3-D printouts of buildings
From outer space to the inside of your mouth, research by Khoshnevis is reinventing the way that machines build the necessities of life.

Khoshnevis, a professor at USC Viterbi and director of the Center for Rapid Automated Fabrication Technologies, is best known for Contour Crafting, his robotic construction system that 3-D prints buildings. The current design has the potential to print a modest-sized, 2,500-square-foot home in about 18 to 19 hours with a crew of about four people.

He is currently working with NASA to design a Contour Crafting system capable of creating structures on the Moon or even Mars. In addition, he has three National Science Foundation projects working on 3-D metallic printing, and he’s just launched a project to develop a robot that can bend orthodontic wires perfectly molded to an individual’s mouth.
“Ever since I was a kid, I wanted to be a famous inventor,” Khoshnevis said. “My hero was Edison. I was not happy with the toys that existed — if anyone gave me a toy, I’d take it apart and use the components to build my custom-designed toy. I really haven’t changed much. My toys have just become a little more complicated. But I still have that joy.”

Seven years ago, Khoshnevis started teaching “Invention and Technology Development,” a graduate-level engineering course to train the next generation of inventors.
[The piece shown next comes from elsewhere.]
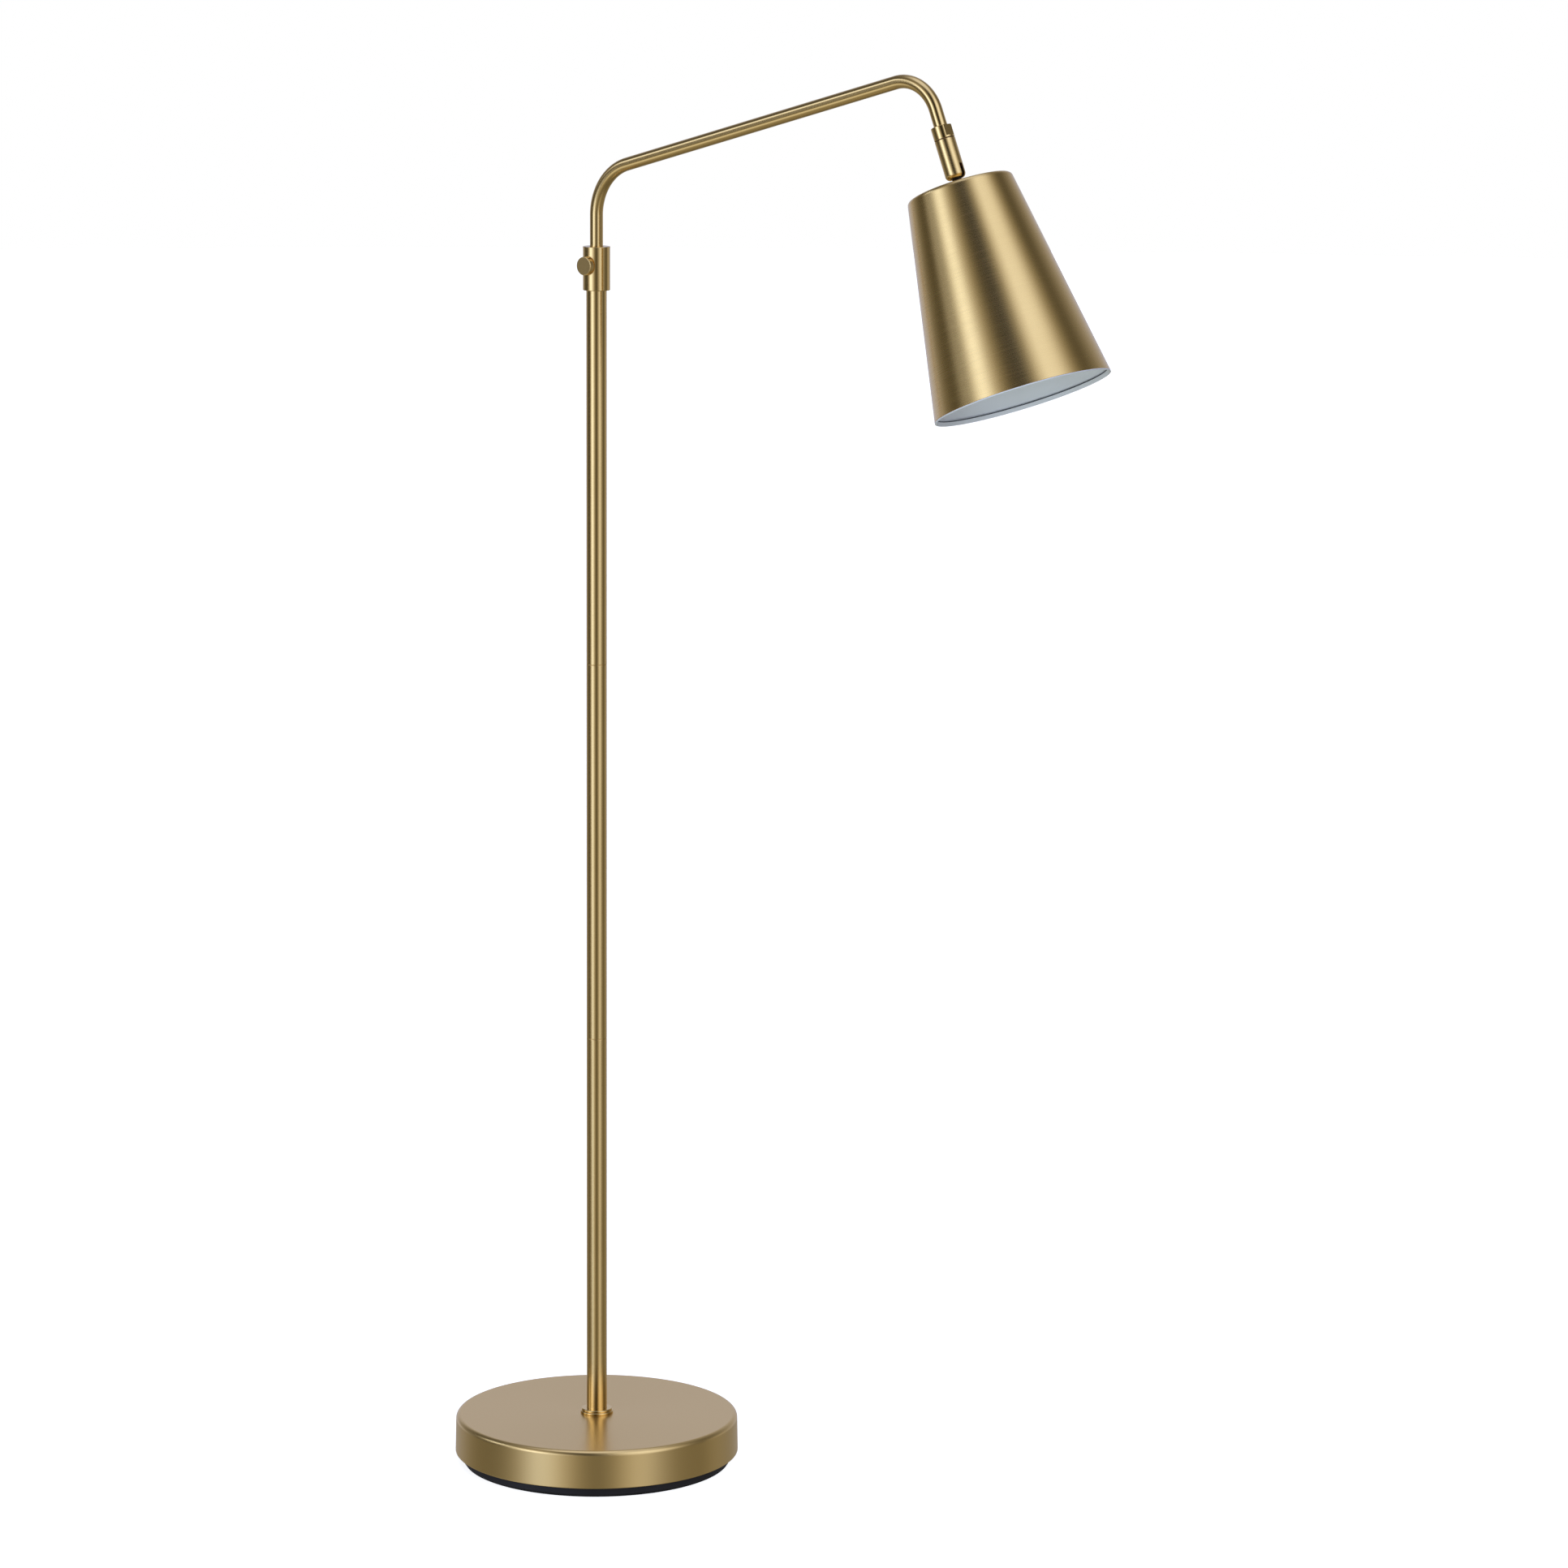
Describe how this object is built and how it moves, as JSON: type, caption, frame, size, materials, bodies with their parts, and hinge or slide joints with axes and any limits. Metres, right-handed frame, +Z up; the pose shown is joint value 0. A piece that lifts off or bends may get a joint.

His students — primarily from the engineering and business schools — routinely call it a “life-changing experience” on end-of-term evaluations.

“I try to teach the students to look inside to see what you have to give,” he said, “not to look outside to see what you can take.



‘Luck and pluck’
Willner, a professor at USC Viterbi and director of the USC Optical Communications Laboratory, credits “luck and pluck” for his career in science.

One of the defining moments charting Willner’s course was the opportunity to work with early optical communications pioneers Tingye Li and Ivan Kaminow at Bell Labs in the late 1980s, then the hotspot for the field at a time when it was starting to take off. Those two pillars of the field became his mentors, collaborators and friends.

“Tingye Li’s mantra was that the highest thing we could do was innovation, both for the benefit of our field and society,” Willner said. “To be called an innovator — that was his highest praise.”

Recruited by USC in 1992, Willner’s research on increasing data transfer through optical fibers aided the growth of the field and earned him a string of honors and accolades, including the IEEE Eric Sumner Technical Field Award; the Presidential Faculty Fellow Award from the White House; Guggenheim, Packard and Fulbright Foundation fellowships; and election as an international fellow of the U.K.’s Royal Academy of Engineering.

Willner recently has experimented with twisting light beams and, separately, twisting radio beams to send data at unheard-of speeds. His transmission experiments with the twisted light reached speeds of up to 2.56 terabits per second. 

It sounds like science fiction, but Willner said that USC’s open and stimulating environment has allowed him to explore and push the boundaries of what’s possible in his field.

“I love USC,” Willner said. “My colleagues here are fantastic, the administration is forward-thinking and I have the ability to collaborate and interact with top researchers. The university provides an inspiring environment to create, and I have been blessed with outstanding students.”